Ballmer didn't rule out the possibility of Microsoft producing its own smartphones, he simply said "not now." Why not now and why later? It looks to me like Microsoft will let Nokia give it a try first and it will take the matter in its own hands only if Nokia fails at it. Microsoft doesn't know whether Nokia's turnaround will be successful or not. At this point, even Nokia itself might not know the case. If Nokia fails, Microsoft is likely to buy Nokia and take the matter in its own hands. From the looks of it, Microsoft is very serious about its war with Apple, and it will not simply give up if one of its partners fails to deliver.

"Not the consumer cloud. Not hardware software innovation. We are not leaving any of that to Apple by itself. Not going to happen. Not on our watch." These are not words I would take like a joke coming from the CEO of one of the largest corporations in the world. I don't know if Microsoft can win this war against Apple; in fact, I don't even know if this war can have a clear winner, however, I know that Microsoft has enough resources to keep this war going for a long time. If Nokia falls apart, Microsoft will just pick up the pieces and carry on. This may be in line with Nokia's "back-up plan," which was hinted by the management without much clarification a couple weeks ago.

Earlier on, Greg Sullivan, senior marketing manager for Windows Phone, denied that Microsoft was planning to build its own smartphones.

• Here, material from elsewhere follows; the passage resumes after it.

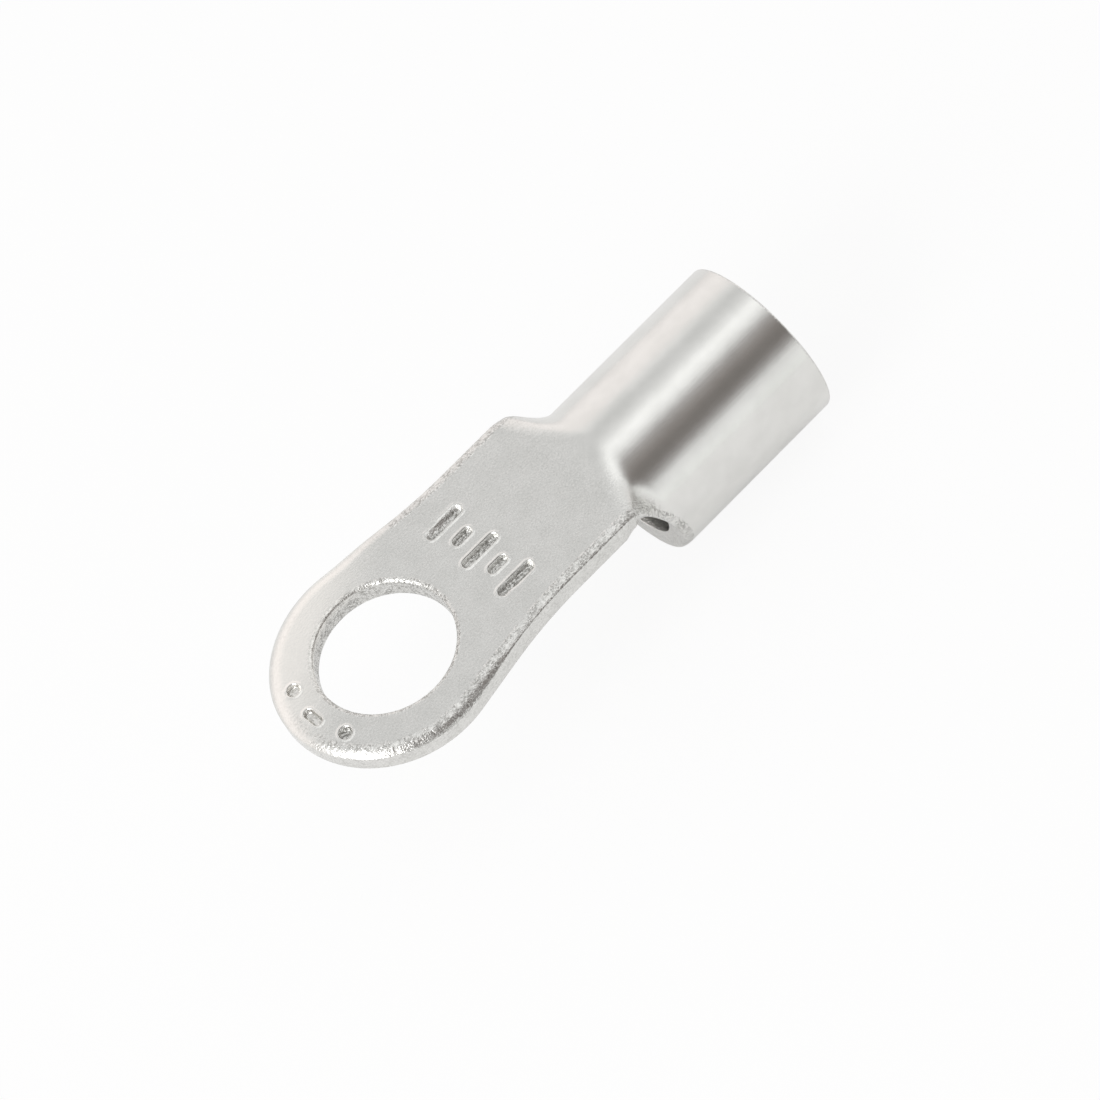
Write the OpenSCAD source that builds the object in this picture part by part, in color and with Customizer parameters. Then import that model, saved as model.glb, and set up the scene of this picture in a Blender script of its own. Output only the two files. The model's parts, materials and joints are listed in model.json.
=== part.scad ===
// Uninsulated ring terminal for a stranded copper cable, pressed from one tinned copper sheet.
// A flat ring takes the stud, and the sides of the tongue curl down into a closed barrel.
// Origin: centre of the stud hole, on the flat back face. +Z points out of that face and
// +X runs along the barrel, which hangs below the face. Millimetres.

/* [Ring] */
// Diameter of the stud hole
hole_d = 8.4; // [5.3:0.1:8.6]
// Outer diameter of the ring round the hole
ring_d = 13.6; // [13.4:0.1:15]
// Distance from the hole's centre to the ring's own centre, toward the tip
ring_shift = 0.2; // [0:0.05:0.4]

/* [Tongue] */
// Width between the straight sides of the tongue
tongue_w = 11.15; // [10.6:0.05:11.4]
// Angle at which the sides leave the ring
taper_a = 10.4; // [9:0.2:14]
// Radius of the hollow curve that leads from the taper to the straight side
side_r = 30; // [10:1:32]
// Distance from the hole's centre to the front of the barrel
reach = 17; // [16.6:0.1:22]

/* [Sheet] */
// Thickness of the sheet
sheet_t = 1.4; // [1:0.05:1.6]
// Width of the rounding that the punch leaves along the edges of the back face
roll_w = 0.45; // [0.2:0.05:0.6]
// Depth of that rounding
roll_h = 0.25; // [0.1:0.05:0.4]

/* [Barrel] */
// Outer diameter of the barrel
barrel_d = 10.8; // [10.2:0.1:12]
// Length of the barrel
barrel_l = 12; // [8:0.5:16]
// Height of the barrel's back above the flat back face
barrel_rise = 0.42; // [0:0.02:0.6]
// Width of the brazed seam along the underside of the barrel
seam_w = 0.5; // [0.2:0.1:0.8]
// Depth of the hollow left along the seam
seam_h = 0.12; // [0.05:0.01:0.2]

/* [Neck] */
// Distance before the barrel at which the sides begin to curl down
curl_l = 3.3; // [3:0.1:4.4]
// How the flat middle narrows: 1 is a straight V, and more is a hollow V
curl_p = 1.9; // [1.3:0.05:2.2]
// Radius of the soft bend between the flat middle and the curl
lead_r = 12; // [8:0.5:16]
// Angle turned by that soft bend where the curl begins
lead_a = 25; // [10:1:30]
// Distance before the barrel at which the sides begin to widen into it
shoulder_l = 2.6; // [2:0.1:2.8]
// Angle from the barrel's back down to where the neck's edge runs into the barrel's rim
neck_a = 104; // [92:1:112]

/* [Marks] */
// Depth of the stamped marks
mark_h = 0.15; // [0.05:0.01:0.3]
// Width of a stamped stroke
stroke_w = 0.48; // [0.3:0.02:0.6]
// Length of the long bars on the tongue
bar_l = 2.6; // [1.6:0.1:3]
// Spacing of the bars across the tongue
bar_gap = 1.5; // [1.2:0.05:1.6]
// Distance from the hole's centre to the middle of the bars
bar_x = 7.7; // [7.6:0.1:9]

/* [Hidden] */
eps = 0.01;
// Steps along the ring's edge, the hollow side, the curl before the shoulder, the shoulder and the
// rounding, and across half the sheet
ring_n = 24;
side_n = 5;
curl_n = 5;
neck_n = 14;
roll_n = 4;
row_n = 14;
// Depth by which the neck's skin lies inside the barrel's skin where they meet
tuck = 0.02;

hole_r = hole_d / 2;
ring_r = ring_d / 2;
half_w = tongue_w / 2;
barrel_r = barrel_d / 2;
bore_r = barrel_r - sheet_t;
axis_z = barrel_rise - barrel_r;
curl_x = reach - curl_l;
shoulder_x = reach - shoulder_l;
neck_s = barrel_r * neck_a * PI / 180;
ring_cx = -ring_shift;
// The taper leaves the ring square to its radius, and the hollow curve ends on the straight side at side_x
taper_x = ring_cx + ring_r * sin(taper_a);
taper_y = ring_r * cos(taper_a);
side_x = taper_x + side_r * sin(taper_a)
       + (taper_y - half_w - side_r * (1 - cos(taper_a))) / tan(taper_a);

function smooth(u) = let (v = min(1, max(0, u))) v * v * (3 - 2 * v);
// Half the width of the flat middle of the sheet, zero where the barrel's section is round
function flat_w(x) = half_w * pow(1 - min(1, max(0, (x - curl_x) / curl_l)), curl_p);
// Height of the middle of the sheet, which steps up a little to the barrel's back
function back_z(x) = barrel_rise * smooth((x - curl_x) / curl_l);
// Bends the flat blank: a point at x along it, s across it and d below the back face.
// Across the sheet comes a flat, a soft arc of lead_r and then an arc of the barrel's radius.
function bend(x, s, d) =
    let (side = sign(s),
         flat = x > curl_x ? flat_w(x) : abs(s),
         lead = lead_a * min(1, flat / half_w),
         lead_s = lead_r * lead * PI / 180,
         past = max(0, abs(s) - flat),
         in_lead = past < lead_s,
         turn = in_lead ? past / lead_r * 180 / PI : lead + (past - lead_s) / barrel_r * 180 / PI,
         soft = min(turn, lead),
         y = min(abs(s), flat) + lead_r * sin(soft) + barrel_r * (sin(turn) - sin(soft)),
         z = -lead_r * (1 - cos(soft)) - barrel_r * (cos(soft) - cos(turn)))
    [x, side * (y - d * sin(turn)), back_z(x) + z - d * cos(turn)];

// Edge of the blank from the tip to the barrel: x, s and the outward direction in the sheet
tip_step = (90 + taper_a) / (ring_n + 0.5);
ring_edge = [for (i = [0:ring_n]) let (a = 180 - (i + 0.5) * tip_step)
    [ring_cx + ring_r * cos(a), ring_r * sin(a), cos(a), sin(a)]];
side_edge = [for (i = [0:side_n]) let (b = taper_a * (1 - i / side_n))
    [side_x - side_r * sin(b), half_w + side_r * (1 - cos(b)), sin(b), cos(b)]];
// The curl starts on the straight side, and the shoulder is a quarter ellipse that ends along the rim
curl_edge = [for (i = [0:curl_n - 1]) [curl_x + (shoulder_x - curl_x) * i / curl_n, half_w, 0, 1]];
shoulder_edge = [for (i = [0:neck_n]) let (t = 90 * i / neck_n)
    [shoulder_x + shoulder_l * sin(t), half_w + (neck_s - half_w) * (1 - cos(t)), 0, 1]];
neck_edge = concat(curl_edge, shoulder_edge);
edge = concat(ring_edge, side_edge, neck_edge);

// Profile of the edge: distance inward and depth, from the flat face round to the cut side's foot
edge_roll = [for (k = [0:roll_n]) let (t = 90 * k / roll_n) [roll_w * (1 - sin(t)), roll_h * (1 - cos(t))]];
edge_form = concat(edge_roll, [[0, sheet_t]]);
form_n = len(edge_form);

// Points of the skin at one station: both sides' edge profiles, then the rows across both faces
function at_edge(e, side, form) =
    let (deep = min(max(form[1], hide(e)), sheet_t - hide(e)))
    bend(e[0] - e[2] * form[0], side * (e[1] - e[3] * form[0]), deep);
function hide(e) = e[0] > reach - eps ? tuck : 0;
function station(e) = concat(
    [for (side = [1, -1], form = edge_form) at_edge(e, side, form)],
    [for (j = [1 - row_n:row_n - 1]) bend(e[0], (e[1] - roll_w) * j / row_n, hide(e))],
    [for (j = [1 - row_n:row_n - 1]) bend(e[0], e[1] * j / row_n, sheet_t - hide(e))]);

// Ring, tongue and neck: the flat blank with its rounded edges, bent into its final form
module sheet() {
    last = len(edge) - 1;
    flat_n = len(edge) - len(neck_edge);
    row = 2 * row_n - 1;
    size = 2 * form_n + 2 * row;
    foot = form_n - 1;
    // Numbers of the points: r is the left or right edge profile, t the back face and b the front face
    function r(i, side, k) = i * size + (side > 0 ? 0 : form_n) + k;
    function t(i, j) = abs(j) == row_n ? r(i, j, 0) : i * size + 2 * form_n + j + row_n - 1;
    function b(i, j) = abs(j) == row_n ? r(i, j, foot) : i * size + 2 * form_n + row + j + row_n - 1;
    function quad(p, q, u, v) = [[p, q, u], [p, u, v]];
    left = [for (i = [0:last - 1], k = [0:form_n - 2])
        each quad(r(i, 1, k), r(i + 1, 1, k), r(i + 1, 1, k + 1), r(i, 1, k + 1))];
    right = [for (i = [0:last - 1], k = [0:form_n - 2])
        each quad(r(i, -1, k), r(i, -1, k + 1), r(i + 1, -1, k + 1), r(i + 1, -1, k))];
    tip = [for (k = [0:form_n - 2]) each quad(r(0, 1, k), r(0, 1, k + 1), r(0, -1, k + 1), r(0, -1, k))];
    // The flat faces run in strips, and their last strip fans out to the neck's first row
    flat_back = [for (i = [0:flat_n - 2])
        each quad(r(i, -1, 0), r(i + 1, -1, 0), r(i + 1, 1, 0), r(i, 1, 0))];
    flat_front = [for (i = [0:flat_n - 2])
        each quad(r(i, -1, foot), r(i, 1, foot), r(i + 1, 1, foot), r(i + 1, -1, foot))];
    fan_back = concat([r(flat_n - 1, -1, 0)], [for (j = [-row_n:row_n]) t(flat_n, j)], [r(flat_n - 1, 1, 0)]);
    fan_front = concat([r(flat_n - 1, 1, foot)], [for (j = [row_n:-1:-row_n]) b(flat_n, j)],
                       [r(flat_n - 1, -1, foot)]);
    neck_back = [for (i = [flat_n:last - 1], j = [-row_n:row_n - 1])
        each quad(t(i, j), t(i + 1, j), t(i + 1, j + 1), t(i, j + 1))];
    neck_front = [for (i = [flat_n:last - 1], j = [-row_n:row_n - 1])
        each quad(b(i, j), b(i, j + 1), b(i + 1, j + 1), b(i + 1, j))];
    tail = [for (j = [1 - row_n:row_n - 2])
        each quad(t(last, j + 1), t(last, j), b(last, j), b(last, j + 1))];
    tail_left = concat([b(last, row_n - 1)], [for (k = [foot:-1:0]) r(last, 1, k)], [t(last, row_n - 1)]);
    tail_right = concat([b(last, 1 - row_n), t(last, 1 - row_n)], [for (k = [0:foot]) r(last, -1, k)]);
    // Faces above run anticlockwise seen from outside, and polyhedron() takes them clockwise
    faces = concat(left, right, tip, flat_back, flat_front, [fan_back, fan_front], neck_back, neck_front,
                   tail, [tail_left, tail_right]);
    polyhedron(points = [for (e = edge) each station(e)],
               faces = [for (f = faces) [for (n = [len(f) - 1:-1:0]) f[n]]]);
}

// Stands its children on the barrel's front plane with their Z axis along the barrel's axis
module about_barrel() {
    translate([reach, 0, axis_z]) rotate([0, 90, 0]) children();
}

// Barrel without its bore, with the punch's rounding at the rear end of its skin
module barrel_blank() {
    rear = [for (p = edge_roll) [barrel_r - p[1], barrel_l - p[0]]];
    about_barrel() rotate_extrude($fn = 96) polygon(concat([[0, 0], [barrel_r, 0]], rear, [[0, barrel_l]]));
}

// The same rounding at the front end, on the part of the rim that the neck leaves free
module front_cut() {
    free_a = neck_a + 3;
    skin = [for (k = [0:roll_n]) [barrel_r - edge_roll[k][1], edge_roll[k][0]]];
    about_barrel() rotate(180 + free_a) rotate_extrude(angle = 360 - 2 * free_a, $fn = 96)
        polygon(concat([[barrel_r + 1, roll_w]], skin, [[barrel_r - roll_h, -1], [barrel_r + 1, -1]]));
}

// A stamped bar with round ends
module stroke(length) {
    flat = (length - stroke_w) / 2;
    polygon([for (end = [1, -1], a = [-90:18:90])
        [end * (flat + stroke_w / 2 * cos(a)), end * stroke_w / 2 * sin(a)]]);
}

// Plain stamped bars and dots, without any letter or figure
module marks() {
    mark_r = (hole_r + ring_r + ring_shift) / 2;
    for (i = [-2:2]) translate([bar_x, i * bar_gap]) stroke(i % 2 == 0 ? bar_l : bar_l / 2);
    for (a = [-24, 24]) rotate(180 + a) translate([mark_r, 0]) circle(d = stroke_w * 1.4, $fn = 24);
    translate([-mark_r, 0]) rotate(90) stroke(bar_l / 2);
}

// The hole's wall, opened at the back face by the punch's rounding
module hole_cut() {
    lip = [for (k = [roll_n:-1:0]) [hole_r + edge_roll[k][0], -edge_roll[k][1]]];
    rise = 2 * lip[roll_n] - lip[roll_n - 1];
    rotate_extrude($fn = 96)
        polygon(concat([[0, -sheet_t - 1], [hole_r, -sheet_t - 1]], lip, [rise, [0, rise[1]]]));
}

module terminal() {
    color([0.78, 0.79, 0.77]) difference() {
        union() {
            sheet();
            barrel_blank();
        }
        about_barrel() cylinder(h = barrel_l + 1, r = bore_r, $fn = 96);
        front_cut();
        translate([reach - 1, -seam_w / 2, axis_z - barrel_r - 1]) cube([barrel_l + 2, seam_w, 1 + seam_h]);
        hole_cut();
        translate([0, 0, -mark_h]) linear_extrude(height = 1) marks();
    }
}

terminal();
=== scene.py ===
"""An uninsulated ring terminal of tinned copper, dressed over its CAD frame. +X runs along its barrel."""
import json
import math
import bpy
import numpy as np
from mathutils import Matrix, Vector


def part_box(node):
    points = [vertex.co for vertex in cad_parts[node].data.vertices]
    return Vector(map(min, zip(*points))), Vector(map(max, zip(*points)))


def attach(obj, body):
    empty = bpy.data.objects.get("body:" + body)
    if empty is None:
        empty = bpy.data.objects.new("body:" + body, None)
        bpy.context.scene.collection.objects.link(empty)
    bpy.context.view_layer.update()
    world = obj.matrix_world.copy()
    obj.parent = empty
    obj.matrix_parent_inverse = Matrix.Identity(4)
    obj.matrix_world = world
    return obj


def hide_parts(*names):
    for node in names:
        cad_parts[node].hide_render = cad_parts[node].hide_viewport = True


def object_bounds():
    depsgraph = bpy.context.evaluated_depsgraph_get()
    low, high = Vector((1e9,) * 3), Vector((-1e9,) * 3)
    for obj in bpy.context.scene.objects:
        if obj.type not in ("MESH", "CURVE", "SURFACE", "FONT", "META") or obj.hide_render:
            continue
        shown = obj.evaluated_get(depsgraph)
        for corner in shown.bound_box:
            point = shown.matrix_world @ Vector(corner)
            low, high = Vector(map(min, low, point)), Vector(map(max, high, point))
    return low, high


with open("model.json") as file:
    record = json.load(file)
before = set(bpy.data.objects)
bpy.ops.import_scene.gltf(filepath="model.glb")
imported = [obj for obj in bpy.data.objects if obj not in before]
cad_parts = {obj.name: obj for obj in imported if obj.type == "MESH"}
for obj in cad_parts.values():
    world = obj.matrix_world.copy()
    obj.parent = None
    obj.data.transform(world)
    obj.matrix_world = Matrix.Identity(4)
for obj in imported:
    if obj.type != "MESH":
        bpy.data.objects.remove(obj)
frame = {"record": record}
cad_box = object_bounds()
scene = bpy.context.scene
scene.view_settings.view_transform = "Standard"

# ---- Camera --------------------------------------------------------------------------------
# A long lens looks down on the flat back face from one side, a little toward the tip, and it is
# rolled so that the barrel points to the upper right of the picture.
AZIMUTH = math.radians(-110.19)
ELEVATION = math.radians(55.12)
ROLL = math.radians(28.23)
DISTANCE = 0.28933
AIM = Vector((0.01018, -0.00330, 0.0))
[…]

Obviously, Microsoft will not get in the game until it sees Nokia fail. Recently, Microsoft acquired Perceptive Pixel for the company's touchscreen technology. Microsoft will need more than this if it wants to move from tablet to smartphone, and Nokia can provide a more-than-sufficient patent portfolio in case Microsoft needs it. Of course, Microsoft would love to collect $600 million annually from Apple as Nokia does, and this is just one more reason for it to acquire Nokia.

If Microsoft wants to stay relevant in its war with Apple, it has to rely on more than just computers and Xbox systems. There is far more growth in the smartphone market than there is in the PC market, as more than 2 billion people are expected to buy smartphones in by the end of the decade. Also, mobile phones get replaced every couple of years as opposed to computers that last much longer, so Microsoft could sell far more licenses in the mobile phone market than in the PC market.

Microsoft expects Windows 8 to revolutionize the technological world just like Windows-95 did 17 years ago. This is why the company's CEO labeled 2012 as the most important year in the company's history since 1995. Microsoft has invested a lot of resources for the success of Windows 8 and it sees this product as a game-changer in the war against Apple. Microsoft will do whatever it takes to make this operating system successful in PCs, tablets, smartphones and any other applicable devices.

I would like to add a word of caution for Nokia investors. While I believe that Microsoft's takeover of Nokia is very likely in the event of a Nokia failure, it's hard to tell the price Microsoft would end up paying for Nokia. Many investors of Nokia have breakeven prices above $6 and those investors may end up losing money even in the event of a Microsoft takeover of Nokia. I still believe that Nokia will successfully turn itself around and return to profitability as it gets leaner and meaner, however, this may take a longer time than many of us would like it to take.

Disclosure: I am long MSFT, GOOG, AAPL, NOK.

Additional disclosure: Apple is the largest single component of my well-diversified portfolio.